• [What you are asked to do]
Pick out every line that holds the string "Blender" and copy it.
---+---
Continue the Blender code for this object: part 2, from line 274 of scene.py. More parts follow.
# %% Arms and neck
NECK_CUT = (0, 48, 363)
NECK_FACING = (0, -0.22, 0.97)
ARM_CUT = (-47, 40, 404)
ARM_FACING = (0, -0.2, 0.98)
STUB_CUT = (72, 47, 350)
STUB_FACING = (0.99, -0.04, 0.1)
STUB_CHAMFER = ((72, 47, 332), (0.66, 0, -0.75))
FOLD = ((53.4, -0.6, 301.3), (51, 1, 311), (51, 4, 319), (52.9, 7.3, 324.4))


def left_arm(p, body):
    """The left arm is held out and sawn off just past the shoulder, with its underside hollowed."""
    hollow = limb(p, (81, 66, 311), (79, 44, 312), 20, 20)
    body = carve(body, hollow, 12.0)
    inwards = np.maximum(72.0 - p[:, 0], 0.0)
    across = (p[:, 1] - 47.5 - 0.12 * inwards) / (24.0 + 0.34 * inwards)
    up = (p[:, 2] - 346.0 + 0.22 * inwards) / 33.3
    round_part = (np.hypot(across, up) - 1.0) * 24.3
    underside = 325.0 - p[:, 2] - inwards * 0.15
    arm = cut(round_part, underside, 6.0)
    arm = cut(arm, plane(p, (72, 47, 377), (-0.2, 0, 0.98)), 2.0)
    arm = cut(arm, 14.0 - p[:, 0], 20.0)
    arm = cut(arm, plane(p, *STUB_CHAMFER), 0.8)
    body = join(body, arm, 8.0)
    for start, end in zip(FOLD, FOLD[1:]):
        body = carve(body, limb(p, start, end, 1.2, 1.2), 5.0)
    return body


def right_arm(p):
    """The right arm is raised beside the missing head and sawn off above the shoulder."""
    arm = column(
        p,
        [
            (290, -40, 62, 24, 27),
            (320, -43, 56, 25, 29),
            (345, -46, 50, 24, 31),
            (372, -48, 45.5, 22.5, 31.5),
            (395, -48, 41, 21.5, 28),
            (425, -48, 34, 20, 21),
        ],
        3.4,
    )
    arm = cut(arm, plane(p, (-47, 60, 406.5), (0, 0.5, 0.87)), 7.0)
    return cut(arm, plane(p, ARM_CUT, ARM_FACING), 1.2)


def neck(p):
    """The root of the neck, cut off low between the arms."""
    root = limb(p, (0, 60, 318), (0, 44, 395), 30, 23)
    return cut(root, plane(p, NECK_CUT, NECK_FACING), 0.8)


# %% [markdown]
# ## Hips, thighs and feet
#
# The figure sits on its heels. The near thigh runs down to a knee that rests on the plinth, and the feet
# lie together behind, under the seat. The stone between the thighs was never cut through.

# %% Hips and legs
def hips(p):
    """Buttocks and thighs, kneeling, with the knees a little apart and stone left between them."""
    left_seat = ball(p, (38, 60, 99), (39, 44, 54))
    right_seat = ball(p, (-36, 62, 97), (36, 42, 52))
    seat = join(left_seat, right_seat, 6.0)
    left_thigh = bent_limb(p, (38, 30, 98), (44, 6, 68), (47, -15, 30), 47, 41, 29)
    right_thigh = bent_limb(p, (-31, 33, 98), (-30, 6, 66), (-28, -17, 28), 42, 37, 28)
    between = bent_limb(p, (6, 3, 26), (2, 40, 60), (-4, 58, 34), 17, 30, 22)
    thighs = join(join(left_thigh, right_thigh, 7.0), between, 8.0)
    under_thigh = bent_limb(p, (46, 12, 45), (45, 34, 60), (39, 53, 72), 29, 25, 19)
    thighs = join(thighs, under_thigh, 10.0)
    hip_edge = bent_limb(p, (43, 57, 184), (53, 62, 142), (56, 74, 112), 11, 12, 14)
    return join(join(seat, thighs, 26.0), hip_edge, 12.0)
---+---
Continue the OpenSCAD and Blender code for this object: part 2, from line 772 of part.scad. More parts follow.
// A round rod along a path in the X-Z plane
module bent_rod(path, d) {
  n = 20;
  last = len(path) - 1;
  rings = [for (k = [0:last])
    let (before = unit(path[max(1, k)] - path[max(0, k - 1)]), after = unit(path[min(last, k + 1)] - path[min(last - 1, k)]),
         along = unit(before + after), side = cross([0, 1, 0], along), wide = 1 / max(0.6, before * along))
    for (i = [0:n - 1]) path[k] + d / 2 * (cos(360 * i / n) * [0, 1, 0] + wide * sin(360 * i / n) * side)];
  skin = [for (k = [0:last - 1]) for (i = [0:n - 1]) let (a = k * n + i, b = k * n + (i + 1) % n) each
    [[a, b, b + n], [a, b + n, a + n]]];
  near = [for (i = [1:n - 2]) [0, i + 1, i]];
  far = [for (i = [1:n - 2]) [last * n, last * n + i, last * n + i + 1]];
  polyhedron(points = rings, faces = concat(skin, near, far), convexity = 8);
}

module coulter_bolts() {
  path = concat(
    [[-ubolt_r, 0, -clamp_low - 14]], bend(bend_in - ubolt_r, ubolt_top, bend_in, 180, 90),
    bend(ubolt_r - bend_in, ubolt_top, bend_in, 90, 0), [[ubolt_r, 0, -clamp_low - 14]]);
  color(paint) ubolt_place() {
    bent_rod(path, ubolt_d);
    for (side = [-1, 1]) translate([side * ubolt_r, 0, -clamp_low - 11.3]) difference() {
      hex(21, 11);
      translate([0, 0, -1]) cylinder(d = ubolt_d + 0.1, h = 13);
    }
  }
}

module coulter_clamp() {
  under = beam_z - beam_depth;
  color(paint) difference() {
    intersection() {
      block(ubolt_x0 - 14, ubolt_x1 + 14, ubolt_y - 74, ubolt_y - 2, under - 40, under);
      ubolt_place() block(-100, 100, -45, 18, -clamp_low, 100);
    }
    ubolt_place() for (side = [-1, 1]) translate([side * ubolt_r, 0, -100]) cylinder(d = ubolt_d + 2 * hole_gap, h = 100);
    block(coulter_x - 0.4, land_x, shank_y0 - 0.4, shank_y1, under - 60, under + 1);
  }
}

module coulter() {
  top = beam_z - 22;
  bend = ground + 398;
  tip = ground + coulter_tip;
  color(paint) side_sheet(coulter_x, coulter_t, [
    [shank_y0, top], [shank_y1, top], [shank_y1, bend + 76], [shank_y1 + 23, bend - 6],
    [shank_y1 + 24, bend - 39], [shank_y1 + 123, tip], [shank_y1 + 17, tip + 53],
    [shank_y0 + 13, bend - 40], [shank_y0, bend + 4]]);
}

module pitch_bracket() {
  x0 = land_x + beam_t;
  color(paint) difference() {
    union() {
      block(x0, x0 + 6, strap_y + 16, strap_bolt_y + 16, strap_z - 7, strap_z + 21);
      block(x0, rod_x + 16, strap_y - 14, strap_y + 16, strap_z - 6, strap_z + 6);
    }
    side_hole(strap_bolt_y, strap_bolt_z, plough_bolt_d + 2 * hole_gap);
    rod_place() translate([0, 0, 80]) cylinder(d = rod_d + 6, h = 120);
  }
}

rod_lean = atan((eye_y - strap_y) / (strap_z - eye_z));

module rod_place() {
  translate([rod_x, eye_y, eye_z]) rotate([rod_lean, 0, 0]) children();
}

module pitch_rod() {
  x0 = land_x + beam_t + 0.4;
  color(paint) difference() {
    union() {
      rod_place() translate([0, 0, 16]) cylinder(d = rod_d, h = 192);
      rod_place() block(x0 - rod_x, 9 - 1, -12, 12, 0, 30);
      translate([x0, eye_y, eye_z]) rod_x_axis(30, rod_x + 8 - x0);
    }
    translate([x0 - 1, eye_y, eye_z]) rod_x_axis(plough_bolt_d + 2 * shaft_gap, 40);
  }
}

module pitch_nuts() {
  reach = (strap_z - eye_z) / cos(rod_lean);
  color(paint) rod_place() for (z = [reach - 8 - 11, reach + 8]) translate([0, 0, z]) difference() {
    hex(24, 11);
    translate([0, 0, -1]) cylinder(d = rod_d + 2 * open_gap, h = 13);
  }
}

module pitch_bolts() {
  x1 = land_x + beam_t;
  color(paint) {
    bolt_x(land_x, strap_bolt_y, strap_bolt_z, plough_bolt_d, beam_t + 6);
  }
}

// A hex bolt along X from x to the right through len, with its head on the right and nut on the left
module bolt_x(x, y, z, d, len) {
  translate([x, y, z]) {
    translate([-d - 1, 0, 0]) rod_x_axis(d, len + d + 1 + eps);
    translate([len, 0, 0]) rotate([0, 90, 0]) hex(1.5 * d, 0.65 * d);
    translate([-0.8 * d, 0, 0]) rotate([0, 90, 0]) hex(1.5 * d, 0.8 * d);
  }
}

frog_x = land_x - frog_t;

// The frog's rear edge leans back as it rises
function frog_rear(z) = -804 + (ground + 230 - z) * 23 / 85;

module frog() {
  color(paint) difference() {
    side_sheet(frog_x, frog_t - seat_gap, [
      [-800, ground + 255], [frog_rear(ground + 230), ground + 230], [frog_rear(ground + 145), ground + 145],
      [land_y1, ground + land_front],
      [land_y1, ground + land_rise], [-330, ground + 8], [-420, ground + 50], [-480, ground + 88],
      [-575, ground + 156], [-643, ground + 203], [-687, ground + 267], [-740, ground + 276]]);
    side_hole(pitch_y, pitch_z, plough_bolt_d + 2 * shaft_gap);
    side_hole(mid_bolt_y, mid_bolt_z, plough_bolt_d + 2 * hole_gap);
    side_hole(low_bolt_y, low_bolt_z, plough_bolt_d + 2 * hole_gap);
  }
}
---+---
• [Solution for this exercise]
Continue the Blender code for this object: part 2, from line 274 of scene.py. More parts follow.
Continue the OpenSCAD and Blender code for this object: part 2, from line 772 of part.scad. More parts follow.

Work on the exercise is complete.